**Short exercise**
Set out each line from the following listing that includes the word "More".
[START OF Stored data]
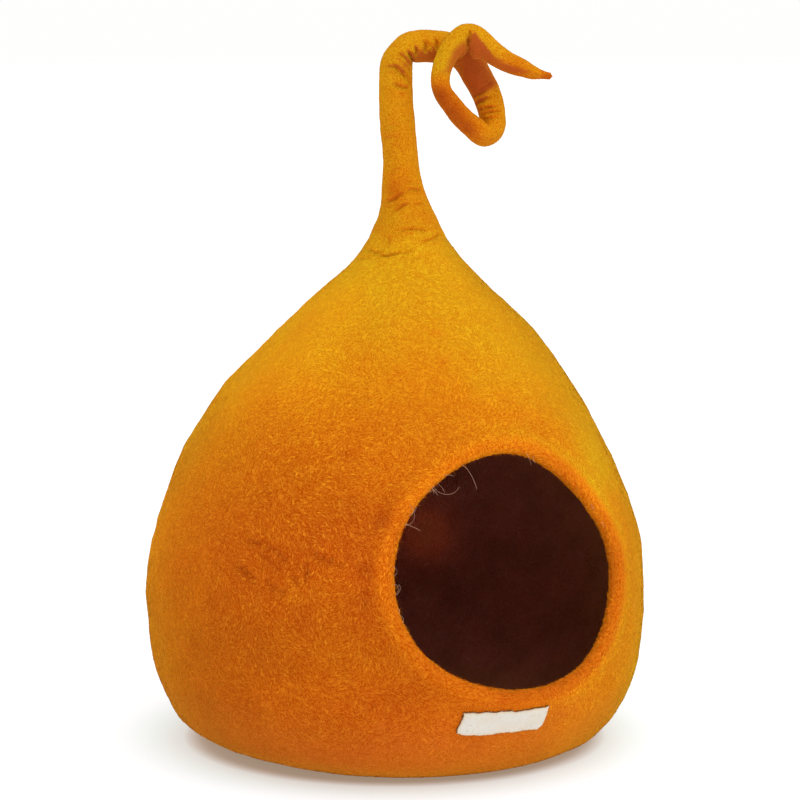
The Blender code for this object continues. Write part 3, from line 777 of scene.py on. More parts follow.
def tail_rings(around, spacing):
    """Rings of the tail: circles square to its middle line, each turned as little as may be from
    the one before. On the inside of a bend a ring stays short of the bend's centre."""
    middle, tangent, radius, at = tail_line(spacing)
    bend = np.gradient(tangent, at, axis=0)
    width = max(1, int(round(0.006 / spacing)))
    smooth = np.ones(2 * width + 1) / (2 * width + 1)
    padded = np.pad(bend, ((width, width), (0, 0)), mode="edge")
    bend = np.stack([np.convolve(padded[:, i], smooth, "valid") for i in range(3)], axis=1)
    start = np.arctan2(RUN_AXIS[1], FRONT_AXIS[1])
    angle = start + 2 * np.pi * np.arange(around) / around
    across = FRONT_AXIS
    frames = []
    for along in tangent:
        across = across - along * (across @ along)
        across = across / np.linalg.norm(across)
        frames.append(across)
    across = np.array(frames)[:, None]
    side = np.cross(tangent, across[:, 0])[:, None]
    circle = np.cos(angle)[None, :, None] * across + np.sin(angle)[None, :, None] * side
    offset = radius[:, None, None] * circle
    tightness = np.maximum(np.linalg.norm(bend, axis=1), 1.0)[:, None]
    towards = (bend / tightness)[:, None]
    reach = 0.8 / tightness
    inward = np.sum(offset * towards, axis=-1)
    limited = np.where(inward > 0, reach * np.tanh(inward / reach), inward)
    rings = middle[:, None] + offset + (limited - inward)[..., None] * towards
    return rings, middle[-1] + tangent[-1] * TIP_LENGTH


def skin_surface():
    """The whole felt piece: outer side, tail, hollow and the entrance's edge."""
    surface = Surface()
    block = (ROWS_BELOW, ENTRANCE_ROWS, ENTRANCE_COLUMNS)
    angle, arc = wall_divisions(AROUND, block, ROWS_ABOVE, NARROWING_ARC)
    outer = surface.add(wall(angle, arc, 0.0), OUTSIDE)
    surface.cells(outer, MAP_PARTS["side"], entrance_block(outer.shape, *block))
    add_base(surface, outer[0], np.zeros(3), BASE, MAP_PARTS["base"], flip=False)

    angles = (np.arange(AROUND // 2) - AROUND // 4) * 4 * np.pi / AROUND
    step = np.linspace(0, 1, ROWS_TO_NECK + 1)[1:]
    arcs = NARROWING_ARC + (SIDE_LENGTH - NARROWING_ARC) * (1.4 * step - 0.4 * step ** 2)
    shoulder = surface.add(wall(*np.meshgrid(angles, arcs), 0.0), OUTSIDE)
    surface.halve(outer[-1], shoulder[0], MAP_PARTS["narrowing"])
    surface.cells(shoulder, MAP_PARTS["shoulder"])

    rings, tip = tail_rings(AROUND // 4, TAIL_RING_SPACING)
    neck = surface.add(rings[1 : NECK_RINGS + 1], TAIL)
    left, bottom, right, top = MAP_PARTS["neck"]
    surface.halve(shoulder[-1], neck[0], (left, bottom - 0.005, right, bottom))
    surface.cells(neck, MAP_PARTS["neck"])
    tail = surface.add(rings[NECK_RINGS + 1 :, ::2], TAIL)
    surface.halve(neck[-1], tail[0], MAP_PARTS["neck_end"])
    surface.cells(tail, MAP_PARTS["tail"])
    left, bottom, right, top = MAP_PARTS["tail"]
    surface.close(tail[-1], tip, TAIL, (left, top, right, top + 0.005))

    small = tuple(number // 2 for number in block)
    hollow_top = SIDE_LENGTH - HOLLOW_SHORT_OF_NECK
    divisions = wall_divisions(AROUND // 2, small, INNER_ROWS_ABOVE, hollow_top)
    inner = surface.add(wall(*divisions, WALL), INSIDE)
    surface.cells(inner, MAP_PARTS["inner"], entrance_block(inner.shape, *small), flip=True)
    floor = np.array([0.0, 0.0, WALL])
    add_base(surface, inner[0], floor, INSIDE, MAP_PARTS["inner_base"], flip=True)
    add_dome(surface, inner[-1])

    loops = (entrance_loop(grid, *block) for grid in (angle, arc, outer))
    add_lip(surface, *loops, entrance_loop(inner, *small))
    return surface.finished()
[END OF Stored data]
[START OF Stored data]
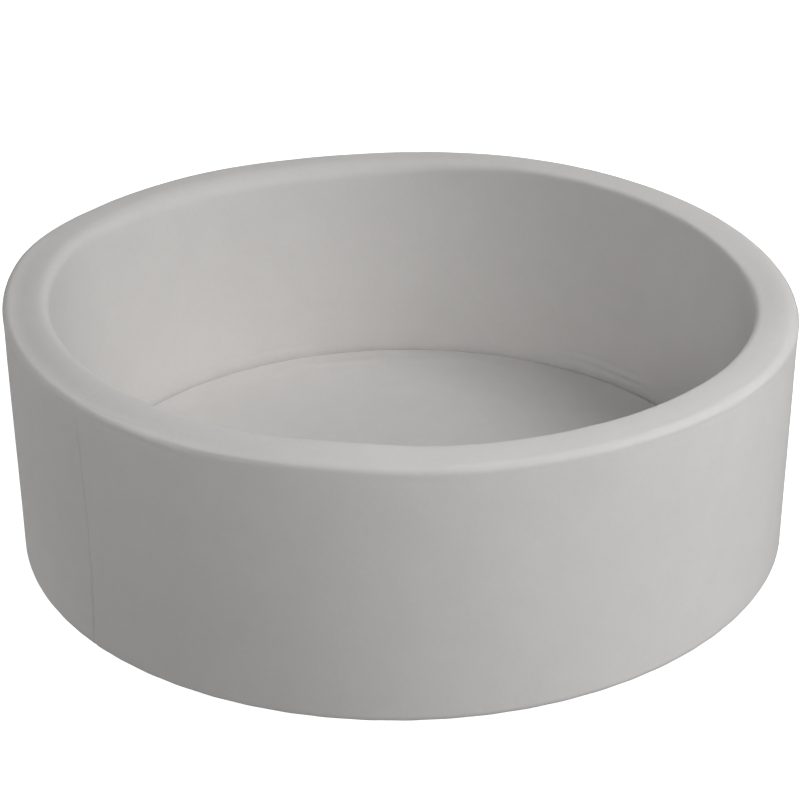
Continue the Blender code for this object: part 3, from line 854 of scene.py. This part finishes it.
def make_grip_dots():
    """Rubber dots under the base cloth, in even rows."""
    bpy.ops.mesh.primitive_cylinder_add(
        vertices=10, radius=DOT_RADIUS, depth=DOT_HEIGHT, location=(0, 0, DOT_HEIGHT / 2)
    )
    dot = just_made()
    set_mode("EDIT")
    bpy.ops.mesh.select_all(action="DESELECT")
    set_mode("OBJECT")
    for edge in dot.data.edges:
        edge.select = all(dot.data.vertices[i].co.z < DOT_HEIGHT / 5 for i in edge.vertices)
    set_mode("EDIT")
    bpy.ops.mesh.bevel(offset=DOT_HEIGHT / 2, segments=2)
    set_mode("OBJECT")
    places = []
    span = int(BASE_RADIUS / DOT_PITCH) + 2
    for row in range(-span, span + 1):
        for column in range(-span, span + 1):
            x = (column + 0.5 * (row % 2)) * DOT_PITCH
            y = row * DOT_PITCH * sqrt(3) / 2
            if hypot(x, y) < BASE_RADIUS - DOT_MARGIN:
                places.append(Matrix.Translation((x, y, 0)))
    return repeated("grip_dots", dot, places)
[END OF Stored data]
[START OF Stored data]
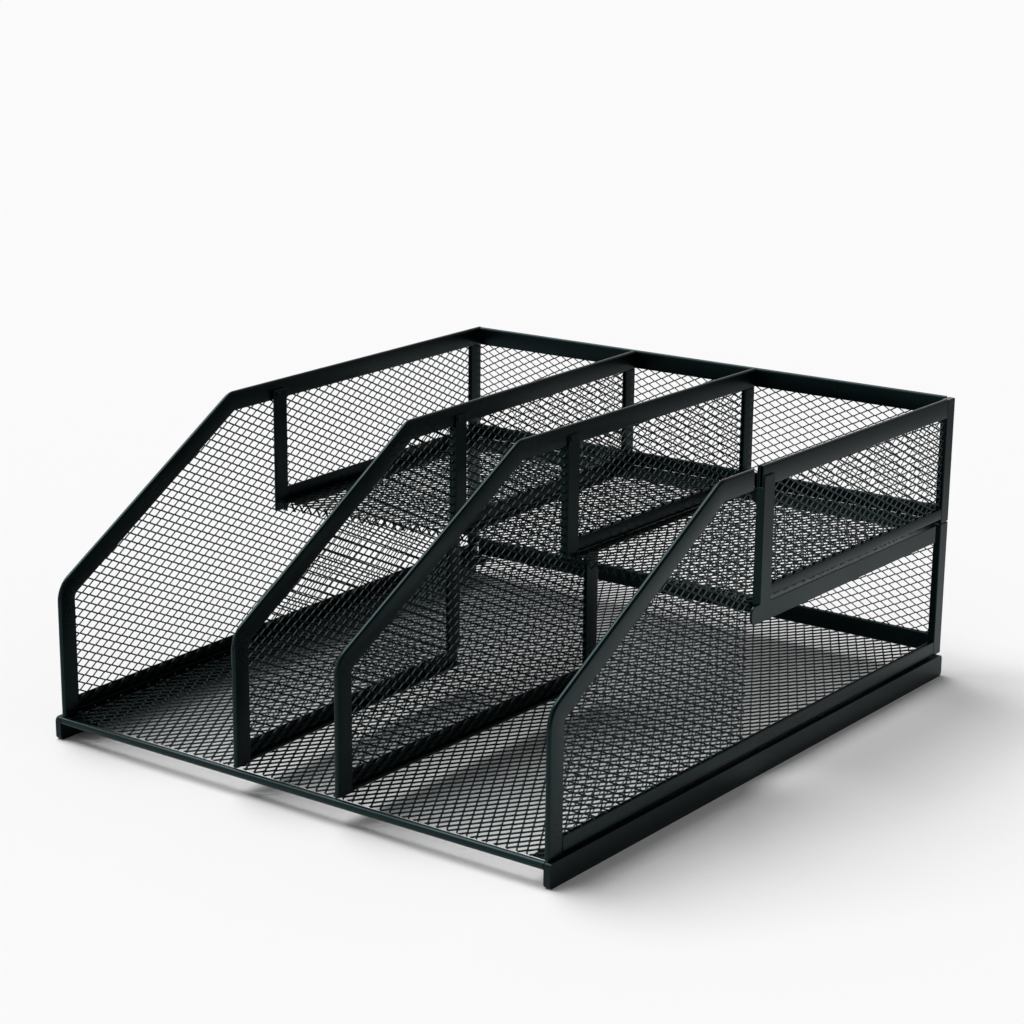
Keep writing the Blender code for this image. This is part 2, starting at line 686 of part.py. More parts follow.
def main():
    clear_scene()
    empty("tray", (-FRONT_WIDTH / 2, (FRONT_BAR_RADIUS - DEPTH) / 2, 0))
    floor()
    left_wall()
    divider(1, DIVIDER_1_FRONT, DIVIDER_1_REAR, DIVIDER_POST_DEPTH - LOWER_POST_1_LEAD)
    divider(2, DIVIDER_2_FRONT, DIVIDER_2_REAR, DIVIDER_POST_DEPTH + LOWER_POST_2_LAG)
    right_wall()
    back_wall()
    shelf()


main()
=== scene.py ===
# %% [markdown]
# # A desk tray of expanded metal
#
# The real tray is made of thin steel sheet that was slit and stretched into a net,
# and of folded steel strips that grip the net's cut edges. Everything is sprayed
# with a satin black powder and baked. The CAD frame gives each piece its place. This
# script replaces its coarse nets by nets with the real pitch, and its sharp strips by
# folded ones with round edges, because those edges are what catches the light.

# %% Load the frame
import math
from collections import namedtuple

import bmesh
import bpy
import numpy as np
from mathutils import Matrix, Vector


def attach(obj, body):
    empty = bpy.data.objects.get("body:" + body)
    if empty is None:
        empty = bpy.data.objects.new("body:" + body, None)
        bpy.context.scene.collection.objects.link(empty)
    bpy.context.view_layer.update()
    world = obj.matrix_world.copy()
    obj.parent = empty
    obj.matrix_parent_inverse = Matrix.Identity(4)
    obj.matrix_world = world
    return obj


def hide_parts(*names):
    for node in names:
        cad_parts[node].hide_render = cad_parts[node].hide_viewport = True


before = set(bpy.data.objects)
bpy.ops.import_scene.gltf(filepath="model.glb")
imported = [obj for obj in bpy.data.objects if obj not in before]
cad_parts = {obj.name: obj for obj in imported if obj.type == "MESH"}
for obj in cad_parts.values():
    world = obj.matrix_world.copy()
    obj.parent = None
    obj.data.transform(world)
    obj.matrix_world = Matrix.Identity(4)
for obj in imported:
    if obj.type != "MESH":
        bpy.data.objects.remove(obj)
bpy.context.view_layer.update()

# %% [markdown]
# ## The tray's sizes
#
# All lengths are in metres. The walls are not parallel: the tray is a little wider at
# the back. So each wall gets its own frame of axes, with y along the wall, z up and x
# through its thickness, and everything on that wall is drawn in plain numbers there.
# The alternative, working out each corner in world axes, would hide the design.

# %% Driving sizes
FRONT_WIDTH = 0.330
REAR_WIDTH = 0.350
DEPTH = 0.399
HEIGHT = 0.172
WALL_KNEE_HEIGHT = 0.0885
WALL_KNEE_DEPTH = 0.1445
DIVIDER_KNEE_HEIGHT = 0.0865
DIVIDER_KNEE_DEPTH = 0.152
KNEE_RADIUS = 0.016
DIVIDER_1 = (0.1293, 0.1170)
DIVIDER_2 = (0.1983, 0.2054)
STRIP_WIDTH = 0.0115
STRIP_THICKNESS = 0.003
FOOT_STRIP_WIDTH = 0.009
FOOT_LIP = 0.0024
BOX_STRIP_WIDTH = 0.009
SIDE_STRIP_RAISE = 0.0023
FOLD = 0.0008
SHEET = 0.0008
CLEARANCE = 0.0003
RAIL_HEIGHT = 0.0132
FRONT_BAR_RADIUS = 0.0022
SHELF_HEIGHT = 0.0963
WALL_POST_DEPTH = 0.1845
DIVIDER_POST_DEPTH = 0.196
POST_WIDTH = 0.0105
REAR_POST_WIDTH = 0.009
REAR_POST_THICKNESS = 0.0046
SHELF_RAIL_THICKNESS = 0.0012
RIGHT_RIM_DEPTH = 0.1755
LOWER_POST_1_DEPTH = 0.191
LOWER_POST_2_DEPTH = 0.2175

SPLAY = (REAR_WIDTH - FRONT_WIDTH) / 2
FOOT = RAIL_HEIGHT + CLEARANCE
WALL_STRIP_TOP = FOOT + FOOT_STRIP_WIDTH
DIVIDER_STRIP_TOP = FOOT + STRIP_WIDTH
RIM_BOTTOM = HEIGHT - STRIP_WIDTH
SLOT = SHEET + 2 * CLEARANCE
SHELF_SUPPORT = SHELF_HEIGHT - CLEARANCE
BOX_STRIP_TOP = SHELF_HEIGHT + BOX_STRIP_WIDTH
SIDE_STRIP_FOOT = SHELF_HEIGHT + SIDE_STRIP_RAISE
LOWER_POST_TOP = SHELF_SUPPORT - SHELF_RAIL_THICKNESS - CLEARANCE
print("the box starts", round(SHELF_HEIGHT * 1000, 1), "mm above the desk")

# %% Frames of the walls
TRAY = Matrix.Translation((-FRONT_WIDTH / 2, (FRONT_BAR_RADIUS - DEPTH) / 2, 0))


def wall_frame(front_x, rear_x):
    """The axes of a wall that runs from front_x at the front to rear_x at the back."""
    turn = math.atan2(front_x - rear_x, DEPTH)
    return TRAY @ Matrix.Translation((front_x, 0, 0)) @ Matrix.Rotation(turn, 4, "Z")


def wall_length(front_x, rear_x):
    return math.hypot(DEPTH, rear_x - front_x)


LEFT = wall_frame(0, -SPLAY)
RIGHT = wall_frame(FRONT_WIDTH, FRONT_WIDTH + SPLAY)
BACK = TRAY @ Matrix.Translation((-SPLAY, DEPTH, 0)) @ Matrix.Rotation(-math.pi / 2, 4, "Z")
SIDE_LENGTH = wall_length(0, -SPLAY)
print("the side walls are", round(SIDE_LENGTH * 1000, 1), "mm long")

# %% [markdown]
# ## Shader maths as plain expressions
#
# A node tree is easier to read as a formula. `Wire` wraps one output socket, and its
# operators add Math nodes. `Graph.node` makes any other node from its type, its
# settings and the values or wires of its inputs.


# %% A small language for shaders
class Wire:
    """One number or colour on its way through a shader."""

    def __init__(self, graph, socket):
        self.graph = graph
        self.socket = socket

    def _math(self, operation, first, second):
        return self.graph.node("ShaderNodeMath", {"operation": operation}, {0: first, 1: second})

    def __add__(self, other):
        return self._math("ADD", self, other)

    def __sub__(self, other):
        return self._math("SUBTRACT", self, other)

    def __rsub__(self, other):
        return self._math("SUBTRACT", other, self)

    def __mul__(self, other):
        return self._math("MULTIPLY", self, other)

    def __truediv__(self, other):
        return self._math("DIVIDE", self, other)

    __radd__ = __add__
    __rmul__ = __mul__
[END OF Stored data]
**Response**
The Blender code for this object continues. Write part 3, from line 777 of scene.py on. More parts follow.
Keep writing the Blender code for this image. This is part 2, starting at line 686 of part.py. More parts follow.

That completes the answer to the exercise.